The precinct boundaries must also touch that make up a district. State statute sets the number of county council members in counties with certain populations at seven with four being elected by district and three elected at-large by the entire county.

The school board and commissioner districts will also change due to the Washington Township reconfiguration. All county voters cast their vote in each of those races, but districts are used for school board and commissioner races to give interested candidates an assigned area to represent.

The new District 2 for both boards is likely to include all of Jackson Township and Washington 3 precincts. The new District 3 will be made up of Washington 1, Washington 2 and Van Buren precincts. But those changes will not be official until updated maps are submitted along with any changes to county council district boundaries before the next election, Clerk Kathy Smith said.

That Indiana Code also states that commissioners have a deadline of Dec. 31 to file their adopted ordinance to redraw or recertify the council and county commissioner districts to the county clerk.

The largest population gap for county council districts in 2021 is between District 1 and District 4 at 742 people.
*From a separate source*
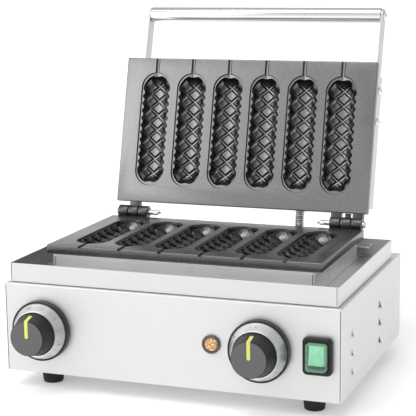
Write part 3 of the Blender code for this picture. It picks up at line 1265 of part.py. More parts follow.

Under the precinct map the commissioners presented on Oct. 20, District 4 would now be made up of Jackson 4, Washington 3 and Van Buren precincts. District 3 would include only Washington 1 and 2. District 2 would be made up of Hamblen 2, Jackson 1 and Jackson 3. District 1 would be made up of Hamblen 1, Hamblen 3 and Jackson 2.

County council districts are based on population and not the number of active voters. Precincts cannot be divided between two districts.

County council member Gary Huett is the District 1 council member. The 2021 population for District 1 was 3,548.

Art Knight is from District 4. That district population is 4,290 this year.

Darren Byrd represents District 2 and Dave Redding is the District 3 council member.

Commissioner Diana Biddle said the commissioners want to partner with the community to look at this issue by following the Indiana Code requirements and keeping the county council districts at the lowest possible deviation between the most and least populated districts.

According to IndianaLocalRedistricting.com, there was a population deviation gap as high as 19 percent in Brown County in 2011 between districts. That information is from research done by DePauw University in 2011 and 2012 “to provide citizens and government officials detailed information that is available nowhere else on the success or failure of local governments in Indiana to redistrict after the 2010 census,” the website states.

Earlier this month the county commissioners also approved reconfiguring Washington Township from four to three precincts.

In August, the Brown County Election Board recommended and the Brown County Commissioners approved reconfiguring all of Washington Township’s four voting precincts. The order establishing the new districts was approved on Oct. 13.

Washington Township includes voters who live inside the town limits of Nashville and voters who live outside town limits but still have Nashville postal addresses. This has caused some confusion in past elections.

The changes that will take place in 2022 and beyond are:

The four voting precincts in Washington Township will be condensed to three.

All in-town Nashville voters will be in Washington 2.

Out-of-town voters who used to be split between Washington 2 and Washington 3 will now be added to Washington 1.

The current Washington 4 will be renamed Washington 3.

The precinct change happened after Nashville Town Council decided to elect all of its members at-large from among in-town residents instead of requiring three of them to live in specific areas of Nashville.

The county now has 11 precincts to make up the four county council districts.

“What we are tasked with is looking at all of these combinations of 11 precincts to see if there is a way to combine any of those precincts in a different way to come up with less than 742 in a (population) difference because that’s where we’re at right now,” Biddle said.

“(The population deviation of) 742 is if we leave it essentially the same with little changes around Nashville, which is not very much.”

The packet the commissioners provided includes space for four different proposals. The 2010 Census numbers are also included for the districts as a reference, Biddle said.

“Certainly someone can actually figure out the eight or 10 actual combinations that are even possible. We could actually look at all of those,” she said.

“It’s not a complicated thing to do in our county because we have so few precincts.”

Members of the League of Women Voters Brown County attended the Oct. 20 commissioners meeting. Biddle said the commissioners want their input on the new maps.

“We’re learning too. I look at as it is important to get public input for people who live in different areas to see who they want to be grouped with,” said League President Shari Frank.

Any changes to the county council districts will be advertised in the newspaper and there will be a public comment period as well. Biddle said she also wants input on possible district line changes from the Democrat and Republican party chairs ahead of next month’s meeting.

The goal is to lay out all proposed maps and look them over during the Nov. 3 meeting.

“We will have to narrow it down. Maybe there are no options. Maybe what we have right now is best we’re going to get. I don’t know right now because I haven’t really dug into is there a way to do it that gives us a smaller deviation,” Biddle said.

“I can’t give you an exact idea, but I have a sneaking suspicion that it is what it is.”